(440b) Molecular Thermodynamic Model for Aqueous Na+–K+–Mg2+–Ca2+–Cl?/SO42? Quinary Electrolyte Systems

Managing produced water is one of the major challenges in oil and gas production [1]. Produced water can be as much as seven times saline compared to sea water systems, and desalination of this water depends on novel material and process innovations. We present a comprehensive thermodynamic model aimed to support heat and mass balance calculations and predict mineral scale deposition of the saline water. The six major ions that control salinity of the water are: Na⁺, K⁺, Mg²⁺, Ca²⁺, Cl^−, and SO₄^2−. Current investigation focuses on establishing a thermodynamic model for the Na⁺–K⁺–Mg²⁺–Ca²⁺–Cl^− and the Na⁺–K⁺–Mg²⁺–Ca²⁺–SO₄^2− aqueous quinary electrolyte systems. To model the systems, we adopt electrolyte Non-Random Two Liquid theory (eNRTL) for electrolyte solutions [2] which describes concentration dependency of the solution nonideality with two binary interaction parameters for each water-electrolyte and electrolyte-electrolyte pair.
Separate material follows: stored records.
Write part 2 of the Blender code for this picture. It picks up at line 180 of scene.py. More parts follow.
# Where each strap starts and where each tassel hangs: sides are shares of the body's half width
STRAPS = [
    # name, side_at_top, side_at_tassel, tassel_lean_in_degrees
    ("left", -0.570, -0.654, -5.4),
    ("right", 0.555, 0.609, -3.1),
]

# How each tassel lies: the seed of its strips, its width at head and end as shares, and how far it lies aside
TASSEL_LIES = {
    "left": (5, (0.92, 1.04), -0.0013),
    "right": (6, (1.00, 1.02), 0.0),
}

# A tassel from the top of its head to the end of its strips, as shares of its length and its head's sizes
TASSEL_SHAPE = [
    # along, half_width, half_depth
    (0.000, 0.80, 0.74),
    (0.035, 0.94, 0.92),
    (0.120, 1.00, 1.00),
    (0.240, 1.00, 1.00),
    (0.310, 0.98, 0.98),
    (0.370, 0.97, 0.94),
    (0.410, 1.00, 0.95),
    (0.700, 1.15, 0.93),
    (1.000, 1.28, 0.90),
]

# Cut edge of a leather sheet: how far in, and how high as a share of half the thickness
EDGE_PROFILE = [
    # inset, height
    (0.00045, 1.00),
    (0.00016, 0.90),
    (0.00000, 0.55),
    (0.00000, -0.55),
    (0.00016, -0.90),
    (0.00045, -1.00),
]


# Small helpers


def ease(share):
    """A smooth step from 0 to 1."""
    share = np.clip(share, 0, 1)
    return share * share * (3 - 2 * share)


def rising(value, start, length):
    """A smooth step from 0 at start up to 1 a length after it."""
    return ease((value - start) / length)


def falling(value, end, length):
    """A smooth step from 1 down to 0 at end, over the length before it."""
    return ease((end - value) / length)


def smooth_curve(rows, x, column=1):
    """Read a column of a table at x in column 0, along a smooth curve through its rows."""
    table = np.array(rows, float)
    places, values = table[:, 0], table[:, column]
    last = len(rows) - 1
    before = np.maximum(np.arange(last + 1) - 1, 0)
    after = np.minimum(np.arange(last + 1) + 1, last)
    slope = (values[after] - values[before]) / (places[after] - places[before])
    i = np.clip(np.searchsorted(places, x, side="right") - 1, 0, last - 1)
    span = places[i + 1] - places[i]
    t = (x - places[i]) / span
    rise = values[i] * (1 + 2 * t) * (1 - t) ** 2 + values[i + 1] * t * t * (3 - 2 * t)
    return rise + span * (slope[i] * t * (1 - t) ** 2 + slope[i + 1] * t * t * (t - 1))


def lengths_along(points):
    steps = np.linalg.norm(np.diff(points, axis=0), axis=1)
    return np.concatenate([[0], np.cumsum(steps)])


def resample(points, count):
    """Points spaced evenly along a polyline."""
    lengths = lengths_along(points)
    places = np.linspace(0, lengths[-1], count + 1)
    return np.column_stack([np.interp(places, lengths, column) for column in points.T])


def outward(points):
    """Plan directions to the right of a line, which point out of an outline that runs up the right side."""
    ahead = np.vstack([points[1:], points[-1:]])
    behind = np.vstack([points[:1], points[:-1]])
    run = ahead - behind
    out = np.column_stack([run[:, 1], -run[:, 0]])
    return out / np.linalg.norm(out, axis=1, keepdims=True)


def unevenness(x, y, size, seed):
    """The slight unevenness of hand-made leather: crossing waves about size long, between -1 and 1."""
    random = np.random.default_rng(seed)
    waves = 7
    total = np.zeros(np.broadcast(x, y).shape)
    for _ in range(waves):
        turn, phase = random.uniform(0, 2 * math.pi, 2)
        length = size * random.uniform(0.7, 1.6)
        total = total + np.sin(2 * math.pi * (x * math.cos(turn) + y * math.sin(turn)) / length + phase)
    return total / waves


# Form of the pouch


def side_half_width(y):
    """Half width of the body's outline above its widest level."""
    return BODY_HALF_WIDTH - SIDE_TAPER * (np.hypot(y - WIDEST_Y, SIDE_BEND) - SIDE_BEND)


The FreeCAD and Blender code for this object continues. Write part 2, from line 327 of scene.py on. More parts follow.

Temperature dependency of each binary parameters is further correlated with a Gibbs-Helmholtz type expression with three temperature coefficients representing Gibbs energy, enthalpy, and heat capacity contributions. With the binary parameters and thermodynamic constants of the precipitating salts regressed from phase equilibria, calorimetric and salt solubility data, the model reliably calculates various thermodynamic properties i.e., salt solubility of the quaternary subsystems as well as quinary systems with temperatures from 273.15 to 473.15 K. The model is being extended to cover additional ions such as Sr²⁺, Ba²⁺, and HCO₃^− without losing inherent consistency and it should become a very useful tool for chemical engineering calculations.

Reference:

[1] A. V. García, K. Thomsen and E. H. Stenby, "Prediction of Mineral Scale Formation in Geothermal and Oilfield Operations Using the Extended UNIQUAC Model: Part I. Sulfate Scaling Minerals," Geothermics. 2005, 34(1): 61-97.

[2] Y. Song, C.-C. Chen, “Symmetric Electrolyte Nonrandom Two-Liquid Activity Coefficient Model,” Ind. Eng. Chem. Res. 2009, 48:7788-7797.